I do not know which exact pieces of literature the writers were inspired by, but their plot will undoubtedly make you reminiscent of countless books, plays and films. It mainly made me think of works by Cervantes, Marivaux and Stendhal: there is a light-hearted romantic thread, role-playing and plot twists. The accumulation of these at the denouement becomes farcical and absurd as if the authors were mocking the naivety of this genre. Whether this self-deprecating element was intended or not, it displayed a refreshing sense of humour and healthy self-criticism. In a way, what made this play so charming was that no one seems to make those kinds of stories anymore. However, the idea was not to copy a stereotypical eighteenth-century story; indeed that would have been ridiculous. The naive romantic story was intertwined with a great deal of comedy. The idea of the characters coming together in a convent lead to the comical gold mine of the irreverent nuns. Sexual innuendo was almost never awkward and hit the target. I also enjoyed the cheekiness with the audience. I probably laughed the most at the caricatures of the people of Edinburgh (‘imbreds’) and London.

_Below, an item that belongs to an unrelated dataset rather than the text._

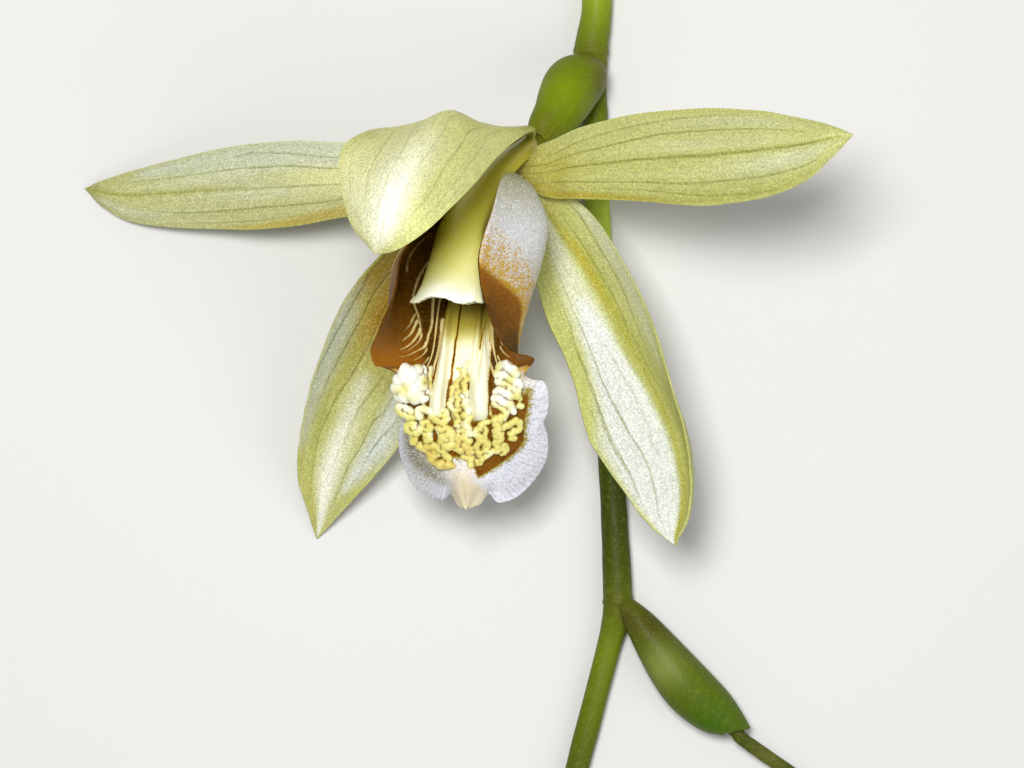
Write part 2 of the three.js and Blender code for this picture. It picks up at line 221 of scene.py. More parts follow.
for word, operation in {"add": "ADD", "sub": "SUBTRACT", "mul": "MULTIPLY", "truediv": "DIVIDE"}.items():
    setattr(Wire, f"__{word}__", operatorFor(operation, False))
    setattr(Wire, f"__r{word}__", operatorFor(operation, True))


class Graph:
    def __init__(self, tree):
        self.tree = tree

    def node(self, kind, settings=None, sockets=None, output=0):
        made = self.tree.nodes.new(kind)
        for name, value in (settings or {}).items():
            setattr(made, name, value)
        for name, value in (sockets or {}).items():
            if isinstance(value, Wire):
                self.tree.links.new(value.socket, made.inputs[name])
            else:
                made.inputs[name].default_value = value
        return Wire(self, made.outputs[output] if len(made.outputs) else None)

    def maths(self, operation, first, second=0.0):
        return self.node("ShaderNodeMath", {"operation": operation}, {0: first, 1: second})

    def scaled(self, vector, size):
        return self.node("ShaderNodeVectorMath", {"operation": "SCALE"}, {0: vector, "Scale": size})

    def vector(self, operation, first, second):
        return self.node("ShaderNodeVectorMath", {"operation": operation}, {0: first, 1: second})

    def blend(self, mask, first, second, way="MIX"):
        settings = {"data_type": "RGBA", "blend_type": way}
        return self.node("ShaderNodeMix", settings, {0: mask, 6: first, 7: second}, 2)

    def tinted(self, mask, colour, code):
        return self.blend(mask, colour, colourValue(code))

    def noise(self, place, scale, detail=2.0, roughness=0.5):
        values = {"Vector": place, "Scale": scale, "Detail": detail, "Roughness": roughness}
        return self.node("ShaderNodeTexNoise", None, values)

    def flecks(self, place, scale):    # one chance value, 0 to 1, for each tiny cell
        cell = self.node("ShaderNodeTexVoronoi", None, {"Vector": place, "Scale": scale}, 1)
        return self.node("ShaderNodeSeparateColor", None, {0: cell})

    def join(self, x, y):
        return self.node("ShaderNodeCombineXYZ", None, {0: x, 1: y})

    def attribute(self, name, output="Fac"):
        return self.node("ShaderNodeAttribute", {"attribute_name": name}, output=output)

    def place(self):
        return self.node("ShaderNodeTexCoord", output="Object")

    def grown(self):             # across and along the piece, each 0 to 1
        uv = self.node("ShaderNodeUVMap", {"uv_map": "grown"})
        return [self.node("ShaderNodeSeparateXYZ", None, {0: uv}, axis) for axis in range(2)]


def colourValue(code):
    return (*tint(code).tolist(), 1.0)


def newFinish(name, values):
    finish = bpy.data.materials.new(name)
    finish.use_nodes = True
    surface = finish.node_tree.nodes["Principled BSDF"]
    for socket, value in values.items():
        surface.inputs[socket].default_value = value
    return finish, Graph(finish.node_tree), surface


def setFinish(graph, surface, colour, height=None, depth=0.0):
    graph.tree.links.new(colour.socket, surface.inputs["Base Color"])
    if height is not None:
        relief = graph.node("ShaderNodeBump", None, {"Height": height, "Distance": depth, "Strength": 1.0})
        graph.tree.links.new(relief.socket, surface.inputs["Normal"])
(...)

The success of the show is due mainly to two elements: a strong text and on the whole convincing actors. It would be hard to tell exactly what made the writing harmonious and pleasurable, but my general impression was that the structure of the play had been well planned out and the language carefully polished. What contributed greatly to achieving the comedy was that the actors did not overact. They did not stress the jokes as if cueing the audience to laugh. Hugo (Simon West) did get a bit repetitive but this may be more the fault of his stereotypical character than the actor’s ability. The dialogues between him and the Vicar when they share their different viewpoints on monogamy could also have been reduced to one. The violinist, present on stage, helped to reinforce the period touch, and it was also enjoyable to have an actual musician on stage for once rather than just recordings of music.

All in all, ‘Bad habits’ is definitely worth seeing. The writers, actors and production team are a talented bunch and they deserve more attention than they are getting.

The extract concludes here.